Division of Wildlife Resources agrees to host wildlife open house
When Ralph Hottinger moved to Park City from Southern California nearly 50 years ago, he says he "did it for the wildlife."
Wildlife sightings are synonymous with living in the mountains, especially around Park City and the surrounding neighborhoods in the Snyderville Basin, Hottinger said. However, the Hidden Cove resident said he has not seen any animals near his property for the last several months.
"I moved back here for the wildlife and now I have no wildlife left because of the collisions with cars and relocations," he said.
Hottinger represents a growing number of people who are frustrated with how wildlife incidents are handled by community members and officers with the Division of Wildlife Resources. A recent incident in Summit Park that resulted in a mountain lion’s death has angered people, he said.
Hottinger said residents are "too quick to call and report wildlife in their yard and DWR officers are too quick to shoot."
"There have been some tensions with what DWR has done lately," Hottinger said. "Most of us live up here because we like the wildlife. The new people need to learn if they are going to live here they should get along with the animals because sometimes when you call DWR you are signing their death warrant. Relocations aren’t successful."
Hottinger is a member of a grassroots organization called Save People Save Wildlife. As of Jan. 19, the Facebook page had amassed 277 likes. The group initially formed to advocate for more wildlife fencing along Interstate 80 following the deaths of several moose over the course of a few weeks. However, the group has shifted its focus to advocate for the safety of all wildlife throughout the county.
DWR is partnering with Wild Aware Utah to host an open house at 6 p.m.
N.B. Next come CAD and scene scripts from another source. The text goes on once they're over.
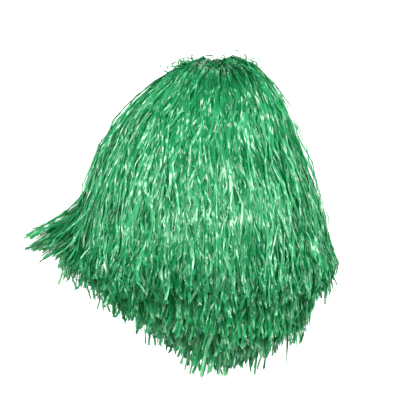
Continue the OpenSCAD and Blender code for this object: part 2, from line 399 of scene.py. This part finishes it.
def hanging(ply, azimuth, depth, lock, rim):
    """Radius and height of strips that hang: the bell, then a tip that ends near the hem."""
    count = len(azimuth)
    arm_side = np.maximum(0, -np.cos(azimuth))
    draw_in = 1 - 0.0009 * ply["drop"] ** 1.7 * arm_side
    wide_r = BELL_R * between(ply["wide"], depth) * draw_in
    wide_z = between(ply["wide_z"], depth) * MM
    tip_r = BELL_R * between(ply["tip"], depth) * draw_in + scatter(4 * MM, count)
    tip_z = between(ply["tip_z"], depth ** 0.7) + 3 * MM + lock_table[lock][..., 0] * 6 * MM
    tip_z = tip_z + 22 * MM * arm_side ** 3 + 9 * MM * np.maximum(0, -np.sin(azimuth))
    tip_z = tip_z + (4 * np.sin(3 * azimuth + 1) + 4 * np.sin(7 * azimuth + 2)) * MM
    tip_z = tip_z + (ply["tilt"] * np.cos(azimuth) + ply["bow"] * np.cos(azimuth) ** 2) * MM
    tip_z = tip_z + scatter(8 * MM, count)
    tip_z = np.maximum(tip_z, LOWEST_TIP)
    start = bell_point(*rim, wide_r, wide_z, HANG_LEAVES)
    near = (tip_r + scatter(9 * MM, count), tip_z + 20 * MM)
    bell = bell_curve(*rim, wide_r, wide_z, HANG_LEAVES)
    tip = tip_curve(start, (start[0] + 4 * MM, start[1] - 18 * MM), near, (tip_r, tip_z))
    return [np.concatenate([bell[k], tip[k]], axis=1) for k in (0, 1)]


def lifted(ply, azimuth, depth, rim):
    """Radius and height of strips that lie out over the forearm: part of the bell, then a sweep.

    Four in ten droop: they end nearer the stick and lower than the rest."""
    count = len(azimuth)
    wide_r = BELL_R * between(ply["wide"], depth)
    wide_z = between(ply["wide_z"], depth) * MM
    start = bell_point(*rim, wide_r, wide_z, LIFT_LEAVES)
    short = np.minimum(rng.exponential(ply["short"] * MM, (count, 1)), 105 * MM)
    short = np.where(rng.uniform(0, 1, (count, 1)) < 0.6, spread(15, 75, count) * MM, short)
    droop = rng.uniform(0, 1, (count, 1)) < 0.4
    tip_r = LIFT_R - 3 * MM - short - droop * spread(12, 50, count) * MM
    tip_z = LIFT_Z + 6 * MM - 3 * MM * depth - 0.1 * short + scatter(8 * MM, count)
    bell = bell_curve(*rim, wide_r, wide_z, LIFT_LEAVES)
    near = (tip_r - np.where(droop, 2, spread(12, 50, count)) * MM,
            tip_z + np.where(droop, 8, spread(6, 24, count)) * MM)
    tip = tip_curve(start, (start[0] + 8 * MM, start[1] - 24 * MM), near,
                    (tip_r, tip_z - droop * spread(8, 44, count) * MM))
    return [np.concatenate([bell[k], tip[k]], axis=1) for k in (0, 1)]


# %% [markdown]
# ## What makes it look loose
# Left like that, the strips would be as neat as a brush. Every strip wanders sideways a little more
# the further it hangs, a few stand well clear as flyaways, and each one rolls about its own length,
# so that its flat side faces a new way every few centimetres. That rolling is what sparkles.

# %% A hank of one ply
CROWN_LEAN = 18 * MM
STRAYS = 0.06
GATHER = 0.3
OVER_ARM = -0.9
print("strays:", round(100 * STRAYS), "in a hundred strips")


def paths_of(fall, hank):
    """Radius, height, azimuth and the random numbers of every strip in a hank's ply."""
    ply = PLIES[fall]
    count = ply["strips"]
    azimuth = facing[hank] + spread(-0.51, 0.51, count) * HANK_ANGLE
    depth = spread(0, 1, count)
    lock = np.floor(azimuth / HANK_ANGLE * LOCKS + 0.6 * depth).astype(int) % len(lock_table)
    rim_r = RIM_R - (5 + 6 * depth) * MM + scatter(2.5 * MM, count)
    rim_z = RIM_Z + 1 * MM - (ply["drop"] + 9 * depth) * MM + lump(azimuth) + scatter(1.5 * MM, count)
    root_r = BAND_R[fall] - spread(0, 2.6, count) * MM
    crown = crown_curve(root_r, rim_r, rim_z, 11 * MM + scatter(3 * MM, count))
    hang = hanging(ply, azimuth, depth, lock, (rim_r, rim_z))
    lift = lifted(ply, azimuth, depth, (rim_r, rim_z))
    off_arm = np.abs(azimuth % (2 * math.pi) - math.pi) + scatter(math.radians(2.5), count)
    share = smooth(math.radians(31), math.radians(12), off_arm)
    share = share * np.where(rng.uniform(0, 1, (count, 1)) < 0.25, spread(0.1, 0.8, count), 1)
    r, z = (np.concatenate([crown[k], hang[k] * (1 - share) + lift[k] * share], axis=1)
            for k in (0, 1))
    return r, z, azimuth, depth, lock


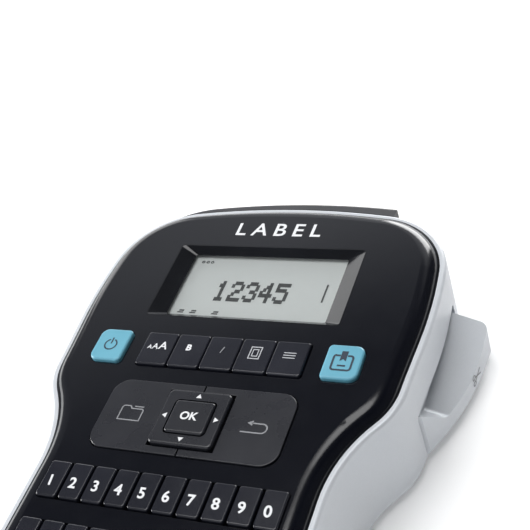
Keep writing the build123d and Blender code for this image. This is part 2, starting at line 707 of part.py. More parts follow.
# ================================================================ battery door and cells
with BuildPart() as battery_door:
    with BuildSketch(Plane.XY.offset(DOOR_Z)):
        with Locations((0, (BATTERY_DOOR_Y + BATTERY_DOOR_TOP) / 2)):
            Rectangle(2 * BATTERY_DOOR_HALF, BATTERY_DOOR_TOP - BATTERY_DOOR_Y)
    extrude(amount=DOOR_THICK)
    with BuildSketch(Plane.YZ.offset(-BATTERY_DOOR_HALF)):
        with Locations((BATTERY_DOOR_Y, BARREL_Z)):
            Circle(BARREL)
    extrude(amount=2 * BATTERY_DOOR_HALF)
    with BuildSketch(Plane.YZ.offset(-BATTERY_DOOR_HALF)):
        with Locations((BATTERY_DOOR_Y, BARREL_Z)):
            Circle(HINGE_PIN + RUNNING)
    extrude(amount=2 * BATTERY_DOOR_HALF, mode=Mode.SUBTRACT)
    # grip grooves for the thumb
    with BuildSketch(Plane.XY.offset(DOOR_Z)):
        with Locations((0, -32.0)):
            with GridLocations(1, 2.4, 1, 5):
                SlotOverall(18.0, 1.0)
    extrude(amount=0.5, mode=Mode.SUBTRACT)
save(battery_door.part, "battery_door")

with BuildPart() as hinge_pins:
    for pin_start, pin_length, pin_y in (
        (CASSETTE_DOOR_LEFT - 2.8, door_width + 5.6, CASSETTE_DOOR_Y),
        (-BATTERY_DOOR_HALF - 2.8, 2 * BATTERY_DOOR_HALF + 5.6, BATTERY_DOOR_Y),
    ):
        with BuildSketch(Plane.YZ.offset(pin_start)):
            with Locations((pin_y, BARREL_Z)):
                Circle(HINGE_PIN)
        extrude(amount=pin_length)
save(hinge_pins.part, "hinge_pins")

with BuildPart() as batteries:
    for cell in range(CELLS):
        cell_x = (cell - (CELLS - 1) / 2) * CELL_PITCH
        turned = cell % 2 == 1
        can_start = CELL_Y + (CELL_NUB if turned else 0)
        with BuildSketch(Plane.XZ.offset(-can_start)):
            with Locations((cell_x, CELL_Z)):
                Circle(CELL_RADIUS)
        extrude(amount=-CELL_LENGTH)
        nub_start = CELL_Y if turned else CELL_Y + CELL_LENGTH
        with BuildSketch(Plane.XZ.offset(-nub_start)):
            with Locations((cell_x, CELL_Z)):
                Circle(1.9)
        extrude(amount=-CELL_NUB)
save(batteries.part, "batteries")

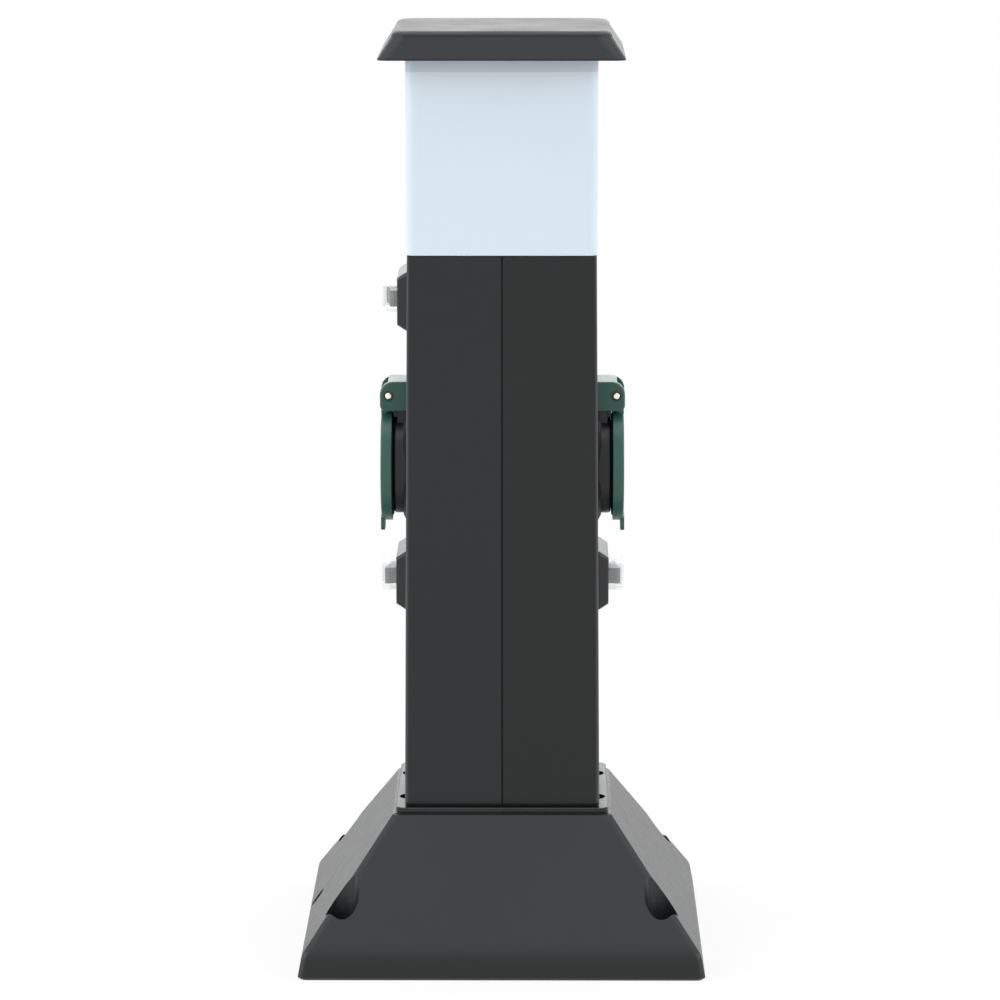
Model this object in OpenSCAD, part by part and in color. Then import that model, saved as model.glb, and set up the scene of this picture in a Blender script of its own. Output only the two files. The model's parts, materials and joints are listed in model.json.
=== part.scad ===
// Garden socket pillar: a square post on a pyramid foot, with a lamp on top,
// two earthed sockets under sprung lids and three rocker switches.
// Millimetres, +Z up, origin at the centre of the foot on the ground.

/* [Foot] */
// Side of the square foot
foot_w = 186.4; // [160:0.2:230]
// Height of the upright skirt round the foot
skirt_h = 11.4; // [8:0.2:24]
// How far each side of the skirt leans in
skirt_lean = 1.9; // [0:0.1:4]
// Height of the flat top that carries the column
foot_h = 67.7; // [55:0.1:90]
// Width of the ledge of the foot round the flange
foot_ledge = 1.4; // [0:0.1:4]
// Wall of the foot moulding
foot_wall = 3; // [2.4:0.1:4]
// Radius of the ridges of the foot
foot_r = 3; // [1:0.5:6]
// Spacing of the ground screws, both ways
ground_pitch = 146.5; // [130:0.5:160]
// Diameter of the wells for the ground screws
well_d = 15.5; // [13:0.5:18]
// Height of the well floors above the ground
well_z = 20; // [12:0.5:26]
// Diameter of the holes for the ground screws
ground_hole_d = 7; // [4:0.5:9]

/* [Column] */
// How far the flange at the bottom of the column stands out of it
flange_out = 4.2; // [2:0.1:10]
// Thickness of that flange
flange_t = 2.3; // [2:0.1:6]
// Shadow gap between the foot and the flange
shadow_gap = 0.8; // [0.3:0.1:1.5]
// Side of the column just above its flange
column_w = 90.2; // [86:0.2:94]
// How much narrower each side of the column is at its top
column_taper = 3.5; // [0:0.1:4]
// Height of the column above its flange
column_h = 255.8; // [240:0.2:320]
// Wall of the column
column_wall = 2.6; // [2.2:0.1:3.2]
// Radius of the upright edges of the column
column_r = 1.5; // [0.5:0.1:4]
// Diameter of the screw alcoves at the bottom of the column
alcove_d = 12; // [9:0.2:12.4]
// Height of the screw alcoves above the flange
alcove_h = 34; // [20:1:50]

/* [Lamp] */
// How much wider the lamp shade is than the top of the column
shade_over = 0.5; // [-2:0.1:3]
// Height of the shade
shade_h = 93.6; // [85:0.2:140]
// Wall of the shade
shade_wall = 2; // [1.5:0.1:3]
// Radius of the upright edges of the shade
shade_r = 4; // [2:0.5:8]
// Diameter of the bulb
bulb_d = 54; // [40:1:64]
// Height of the glass of the bulb above its holder
bulb_h = 74; // [50:1:80]
// Outer diameter of the bulb holder
holder_d = 38; // [32:0.5:40]
// Length of the holder below its collar
holder_h = 46; // [38:1:56]

/* [Cap] */
// How far the cap stands out of the shade
cap_out = 12.55; // [8:0.05:24]
// Height of the cap
cap_h = 12.8; // [11:0.2:20]
// How far each side of the cap leans in
cap_lean = 6; // [3:0.1:10]
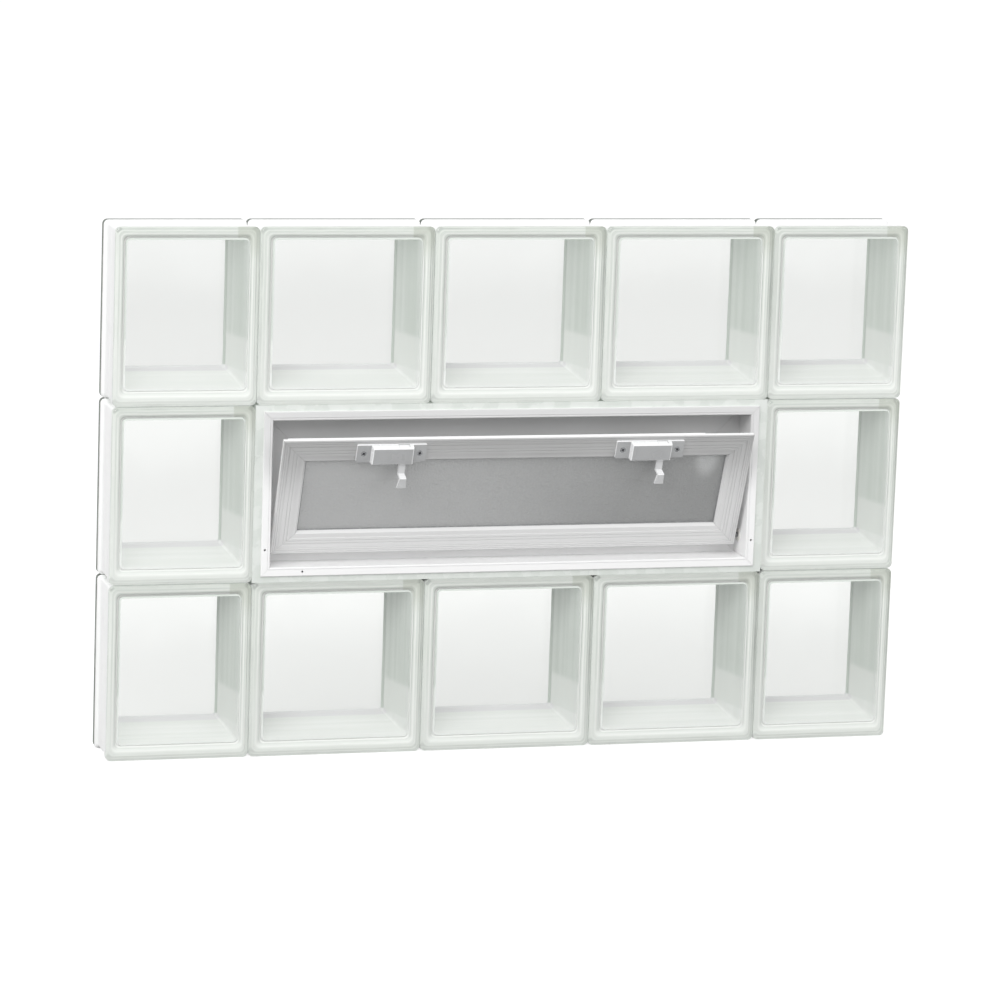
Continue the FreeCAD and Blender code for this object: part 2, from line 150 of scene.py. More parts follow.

Wednesday, Jan. 27, at the Sheldon Richins Building to address some of the groups’ concerns and to provide information to residents about living with wildlife. DWR biologists, staff from the Hogle Zoo and Wild Aware Utah will be on hand to discuss living with wildlife, transplant and relocation policies, public and pet safety, moose and elk management plans, predators and feeding wildlife.
Scott Root, DWR central region conservation outreach manager, said the purpose of the meeting is to have a dialogue with residents about how DWR operates.
"We don’t want this to be everyone ganging up on DWR," Root said. "We wanted to have this open house because Park City is located in the mountains and every year we have issues. We had to euthanize a cougar recently and people aren’t happy about it. We are relocating some elk that are causing landowners some problems and, by law, we have to respond to those complaints. But we also want to serve as a resource to help people and let them understand where we are coming from.
"We are not trying to be a secretive agency," Root said. "We are coming out trying to address these issues and look for solutions."
Jennifer Terry, a Jeremy Ranch resident, is also a member of ‘Save People Save Wildlife.’ In an interview with The Park Record, Terry spoke passionately about the need for residents to respect animals in the area and for DWR officers to find alternative solutions to relocating or euthanizing animals that find their way into residential areas.
"Our stance is to educate and not relocate," Terry said. "We want to educate the public on how to deal with wildlife. I feel people should be more responsible instead of calling state agencies.
They should learn to coexist."
One of the main issues, Terry said, is that the community is divided about how to deal with the situation.
"Half of the people think they are a nuisance and half don’t," Terry said. "I’m sick of it. I have noticed a steady decline in the wildlife and it’s time to get some answers as to why."